Third, preliminary experiments suggest that females may evolve to minimise the costs of mating, either by decreasing the number of times that they mate, or by decreasing their sensitivity to the love potion's toxins. Females who are forced to mate at high rates for many generations seem to evolve rapidly so that they are less responsive to the toxins.

Such results raise an intriguing question. To what extent do males and females of other species-particularly people-manipulate each other's behaviour with chemicals? At the moment, any comment would be pure fantasy. But primate semen is a complex brew and contains chemicals whose presence is mysterious. Whether or not they could have any effect on females remains shrouded in ignorance.


Dear Dr Tatiana,

I have beautiful red eyes, I sing competently, and I am an excellent dancer. My friends tell me I am amusing company, and when I look in the mirror, I'm impressed. Yet for some reason I can't get a girl. They don't take any notice. Can you offer any suggestions on how to become irresistible to women?

MELANCHOLY IN ORANGE COUNTY

MY ADVICE is that you leave Orange County and fly north towards Santa Cruz. The southern belles seem to have evolved an apathy to good looks and fast talking. You might have better luck in a more naive population. I have consulted Bill Rice, an evolutionary biologist at the University of California, Santa Cruz, who fears that you are the innocent victim of what he calls "chase-away selection".

Dr Rice has conducted experiments on fruit flies like you. Using some fancy genetic tricks, Dr Rice allowed males to evolve for 41 generations while holding females in the same evolutionary spot. He showed that, when they are allowed to run evolutionary circles around the females, the males quickly win the arms race: they become much better able to seduce females. Females are less likely to refuse the advances of the "supermen", and will mate with them more than with regular males. This suggests that if you could move to a population where the co-evolutionary arms race has not escalated as much as it has at home, you too could be a superman.

Reversing the experiment-and seeing what happens when females can evolve and males cannot-is technically much more difficult. Instead, Dr Rice is testing another hypothesis: that males should evolve to be less manipulative of females if both sexes are forced to be strictly monogamous. The experiments are not yet finished, but Dr Rice expects that such a realignment of male and female reproductive interests would significantly ease the conflict between the sexes.

Such experiments are tantalising. If human males could evolve for 41 generations while females were held still, would they become a breed of dangerous but irresistible superlovers? We don't know. But Dr Rice reckons that the tendency to bring presents, wear colourful plumage, warble impressive songs and gyrate through complex dances may have arisen as a consequence of sexual arms races. His logic runs like this.

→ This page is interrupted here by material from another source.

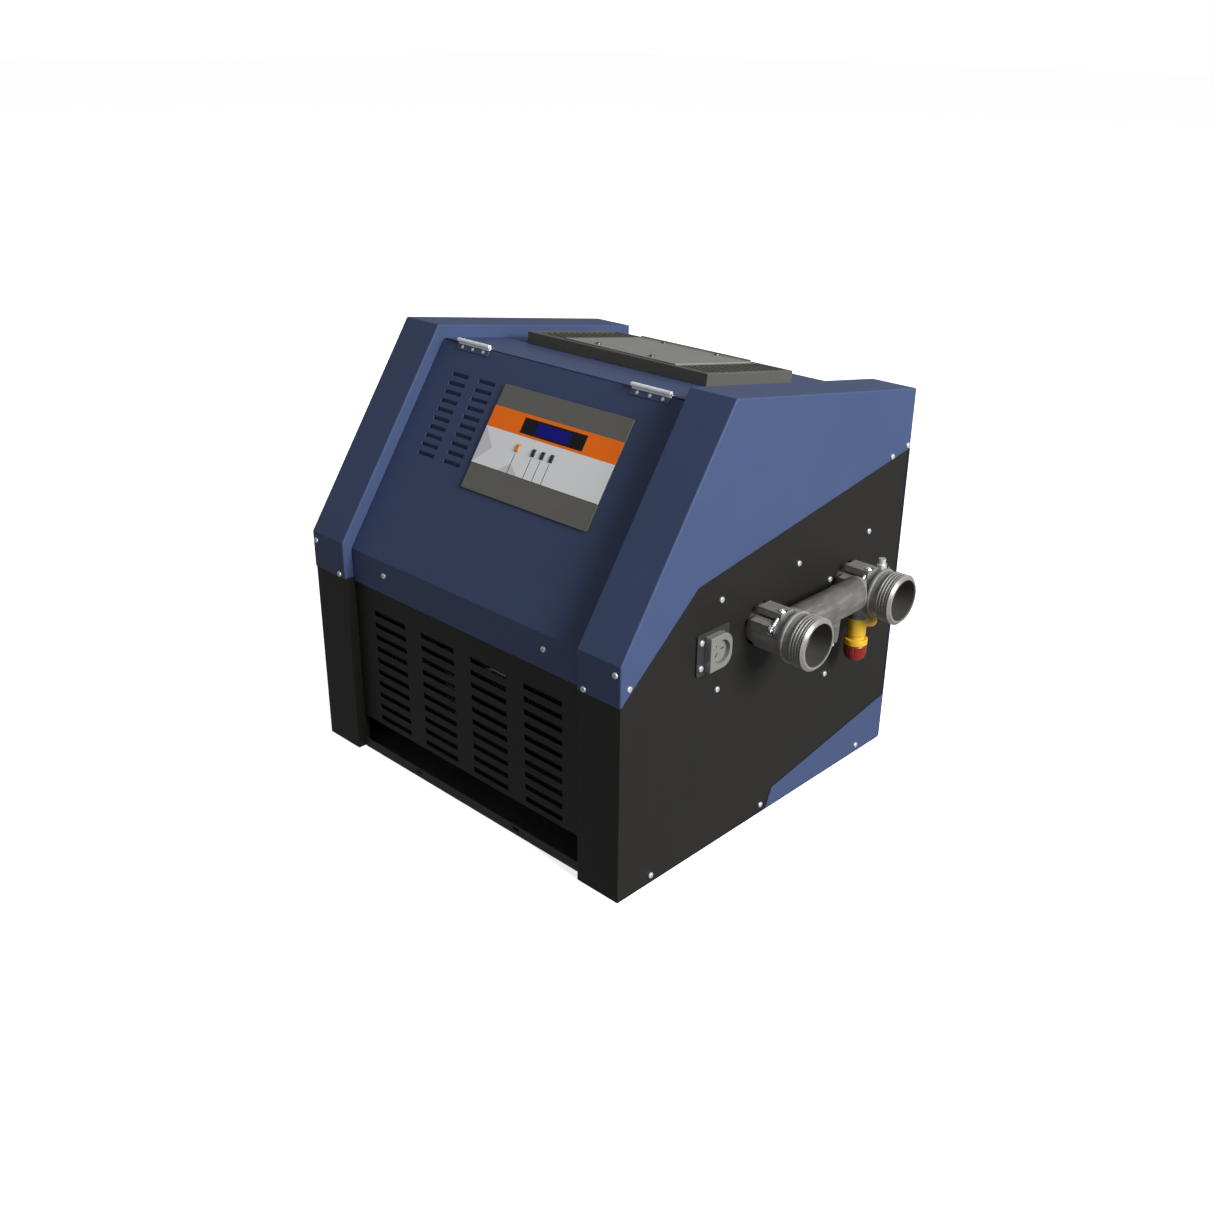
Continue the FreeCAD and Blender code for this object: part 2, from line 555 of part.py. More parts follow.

Males that impress females are more likely to persuade them to mate. However, females should not be too easily impressed, or they will mate more often than is good for them. Thus, every new sexy trick that males evolve should soon be met with evolved boredom on the part of females. Then, in order to be sexy, the male must be even more impressive than before-and so on, ad infinitum.

Dr Rice argues that some evidence suggests that females who are used to sexy males sporting big fancy tails or some other macho accessory-sports cars, perhaps-are not particularly impressed by them, but that related females whose males are not so endowed are swept off their feet. This is a new idea and has not yet been put properly to the test. But I'm sure you'll agree it has a plausible ring.


Contrary to a widely held belief that the Internet is awash with smut, it appears that there is in fact not enough sex on the Internet. None of the research described in Dr Tatiana's column is available on the web, nor are there any photographs online of the appalling acts which she and her correspondents describe.